Competition: Taekwondo competition typically involves sparring, breaking, and patterns; some tournaments also include special events such as demonstration teams and self-defense. In Olympic taekwondo competition, however, only sparring (using WTF competition rules) is performed.

The World Taekwondo Federation directly sanctions the following competitions:

  1. World Taekwondo Poomsae Championships
  2. World Taekwondo Championships
  3. World Para Taekwondo Championships (since 2009)
  4. World Taekwondo Cadet Championships
  5. World Taekwondo Junior Championships
  6. World Taekwondo Team Championships
  7. World Taekwondo Para Championships
  8. World Taekwondo Grand Prix
  9. World Taekwondo Beach Championships
  10. Olympic Games
  11. Paralympic Games (debut in 2020 Tokyo Paralympics)

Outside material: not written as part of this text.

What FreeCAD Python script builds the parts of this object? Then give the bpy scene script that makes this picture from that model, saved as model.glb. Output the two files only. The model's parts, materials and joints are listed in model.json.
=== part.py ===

Other organizations: American Amateur Athletic Union (AAU) competitions are very similar, except that different styles of pads and gear are allowed. Apart from WTF and ITF tournaments, major taekwondo competitions (all featuring WTF taekwondo only) include:

  1. Universiade
  2. Asian Games
  3. African Games
  4. European Games
  5. Pan American Games
  6. Pacific Games
  7. Taekwondo is also an optional sport at the Commonwealth Games.

Taekwondo in India: Taekwondo is one of the most popular and practiced martial arts in India. Jimmy R. Jagtiani is considered one of the first people to have introduced taekwondo to the country and is sometimes referred to as the father of Indian taekwondo. In the year 1975, Taekwondo was introduced in India by Grand Master Jimmy R. Jagtiani. On 2nd Aug. 1976, the Taekwondo Federation of India (TFI) was formed and established as a National Body of Taekwondo in India. The World Taekwondo Federation (WTF) accorded affiliation to the Taekwondo Federation of India in 1978, the Asian Taekwondo Union (ATU) in 1982, the Indian Olympic Association (IOA) in 1985 and the South Asian Taekwondo Federation (SATF) in 1994 respectively. The Department of Youth Affairs & Sports, Government of India also granted recognition of the Taekwondo Federation of India as an apex judicial and autonomous National body of Taekwondo in India in 1988.